I expect to be joked upon, for writing in this serious manner, when it shall be known what a resolution I have lately taken. I have engaged with Mr. Putnam to study law with him two years, and to keep the school at the same time. It will be hard work: but the more difficult and dangerous the enterprise, a brighter crown of laurel is bestowed on the conqueror. However, I am not without apprehension concerning the success of this resolution, but I am under much fewer apprehensions then I was when I thought of Preaching. The frightful engines of ecclesiastical councils, of diabolical malice and Calvinistic good-nature never failed to terrify me exceedingly whenever I thought of preaching. But the point is now determined, and I shall have liberty to think for myself wit out molesting other or being molested myself. Write to me the first good opportunity, and tell me freely whether you approve my conduct.

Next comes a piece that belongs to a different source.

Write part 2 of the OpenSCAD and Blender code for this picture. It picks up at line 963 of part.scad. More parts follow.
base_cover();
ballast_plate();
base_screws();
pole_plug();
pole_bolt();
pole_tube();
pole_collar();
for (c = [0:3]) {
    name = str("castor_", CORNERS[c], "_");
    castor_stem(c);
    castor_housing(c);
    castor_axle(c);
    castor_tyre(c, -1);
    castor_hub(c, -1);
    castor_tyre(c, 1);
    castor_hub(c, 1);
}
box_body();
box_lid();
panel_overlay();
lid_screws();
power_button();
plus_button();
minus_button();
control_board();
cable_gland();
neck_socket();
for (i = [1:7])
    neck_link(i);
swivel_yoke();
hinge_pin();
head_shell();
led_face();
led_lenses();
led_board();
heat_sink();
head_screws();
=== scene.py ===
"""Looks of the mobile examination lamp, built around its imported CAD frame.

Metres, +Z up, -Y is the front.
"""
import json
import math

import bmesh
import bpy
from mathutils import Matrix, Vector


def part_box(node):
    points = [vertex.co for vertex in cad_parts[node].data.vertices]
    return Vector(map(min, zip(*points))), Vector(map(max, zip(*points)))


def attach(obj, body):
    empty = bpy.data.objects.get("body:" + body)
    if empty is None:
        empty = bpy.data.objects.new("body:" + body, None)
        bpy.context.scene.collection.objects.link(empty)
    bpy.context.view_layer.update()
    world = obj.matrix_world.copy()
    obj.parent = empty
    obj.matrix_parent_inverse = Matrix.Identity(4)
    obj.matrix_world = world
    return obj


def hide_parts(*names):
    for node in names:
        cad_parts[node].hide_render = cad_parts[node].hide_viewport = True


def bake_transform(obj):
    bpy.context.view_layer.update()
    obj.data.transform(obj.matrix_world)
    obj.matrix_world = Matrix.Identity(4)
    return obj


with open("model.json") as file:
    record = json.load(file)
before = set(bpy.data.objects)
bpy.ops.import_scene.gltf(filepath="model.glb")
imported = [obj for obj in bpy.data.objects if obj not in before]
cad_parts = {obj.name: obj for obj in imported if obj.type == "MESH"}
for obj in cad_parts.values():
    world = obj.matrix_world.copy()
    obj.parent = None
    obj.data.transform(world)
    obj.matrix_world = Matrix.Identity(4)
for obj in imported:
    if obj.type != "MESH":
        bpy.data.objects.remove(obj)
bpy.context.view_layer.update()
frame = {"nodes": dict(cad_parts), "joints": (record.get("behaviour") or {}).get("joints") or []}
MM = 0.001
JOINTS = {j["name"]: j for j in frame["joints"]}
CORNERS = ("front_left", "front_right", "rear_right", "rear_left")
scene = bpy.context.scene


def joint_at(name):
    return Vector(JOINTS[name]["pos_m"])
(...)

“Please to present my tenderest regards to our two friends at Boston, and suffer me to subscribe myself your sincere friend, …” John Adams”
John Quincy, his son said this about the letter:
Nothing written by him in after life bears more strongly the impress of his intellectual power, and none set fourth with equal clearances the principles to which he adhered to his last hour. He will hereafter be seen in the characters of a lawyer, patriot, statesman, founder of a mighty empire, upon the great and dazzling theatre of human affairs.